What role do central banks play in ensuring financial stability?
Central banks are responsible for ensuring the stability of the financial system. They supervise and regulate banks, monitor and manage systemic risks, and act as lenders of last resort during times of financial crises. Their role is to maintain the integrity and stability of the banking sector and prevent disruptions that could harm the overall economy.
How do central banks impact exchange rates?
Central banks can influence exchange rates through various means. By buying or selling currencies in the foreign exchange market, they can directly affect exchange rates. Moreover, interest rate differentials, monetary policies, and market expectations set by central banks can indirectly impact exchange rates.
Can central banks intervene in the stock market?
Central banks typically do not directly intervene in the stock market. However, their policies and actions can have an indirect impact on stock prices. For example, changes in interest rates or liquidity provision can influence investor behavior, which in turn can affect stock market performance.

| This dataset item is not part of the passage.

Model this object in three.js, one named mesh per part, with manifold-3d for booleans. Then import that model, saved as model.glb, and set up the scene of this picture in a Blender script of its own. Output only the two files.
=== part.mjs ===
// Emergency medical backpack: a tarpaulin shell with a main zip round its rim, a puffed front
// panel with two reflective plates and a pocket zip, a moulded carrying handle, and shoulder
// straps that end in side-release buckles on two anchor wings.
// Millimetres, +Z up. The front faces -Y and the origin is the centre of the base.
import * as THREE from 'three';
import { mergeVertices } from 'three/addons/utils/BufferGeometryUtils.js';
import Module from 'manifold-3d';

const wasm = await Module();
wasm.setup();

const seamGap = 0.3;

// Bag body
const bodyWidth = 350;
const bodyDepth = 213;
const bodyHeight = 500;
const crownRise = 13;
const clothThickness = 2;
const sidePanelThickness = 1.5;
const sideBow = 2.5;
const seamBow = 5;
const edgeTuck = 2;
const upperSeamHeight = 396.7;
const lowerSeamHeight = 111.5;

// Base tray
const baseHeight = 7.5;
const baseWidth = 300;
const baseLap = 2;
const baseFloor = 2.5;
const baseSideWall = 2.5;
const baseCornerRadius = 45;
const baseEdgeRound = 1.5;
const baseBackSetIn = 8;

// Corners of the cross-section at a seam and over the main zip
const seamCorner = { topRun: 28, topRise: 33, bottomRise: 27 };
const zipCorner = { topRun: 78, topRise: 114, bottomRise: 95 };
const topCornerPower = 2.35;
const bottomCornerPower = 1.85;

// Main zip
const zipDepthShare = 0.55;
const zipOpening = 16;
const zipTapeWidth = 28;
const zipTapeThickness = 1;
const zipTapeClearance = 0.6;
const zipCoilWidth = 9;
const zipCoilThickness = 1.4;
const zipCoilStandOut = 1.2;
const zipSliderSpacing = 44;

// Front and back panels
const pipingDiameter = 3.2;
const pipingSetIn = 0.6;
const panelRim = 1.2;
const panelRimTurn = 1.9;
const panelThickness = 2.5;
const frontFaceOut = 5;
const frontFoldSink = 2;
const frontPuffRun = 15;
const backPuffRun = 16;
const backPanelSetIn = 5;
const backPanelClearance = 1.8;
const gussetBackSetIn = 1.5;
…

Are central banks independent from the government?
Central banks are often granted a certain degree of independence to carry out their monetary policy objectives effectively. While they may work closely with the government, they are designed to be free from short-term political influence. This independence helps maintain credibility and ensures focus on long-term economic stability.
Final Thoughts
Understanding the role of central banks is crucial in comprehending how they shape and influence the economy. Central banks play a significant role in regulating and maintaining stability in the financial system, controlling inflation, and managing the country’s currency. Through their monetary policy decisions, central banks can impact interest rates, liquidity, and economic growth. Additionally, they act as lenders of last resort, providing support to banks during financial crises. By studying the functions and actions of central banks, individuals can gain insights into the critical role they play in promoting sustainable economic development and stability.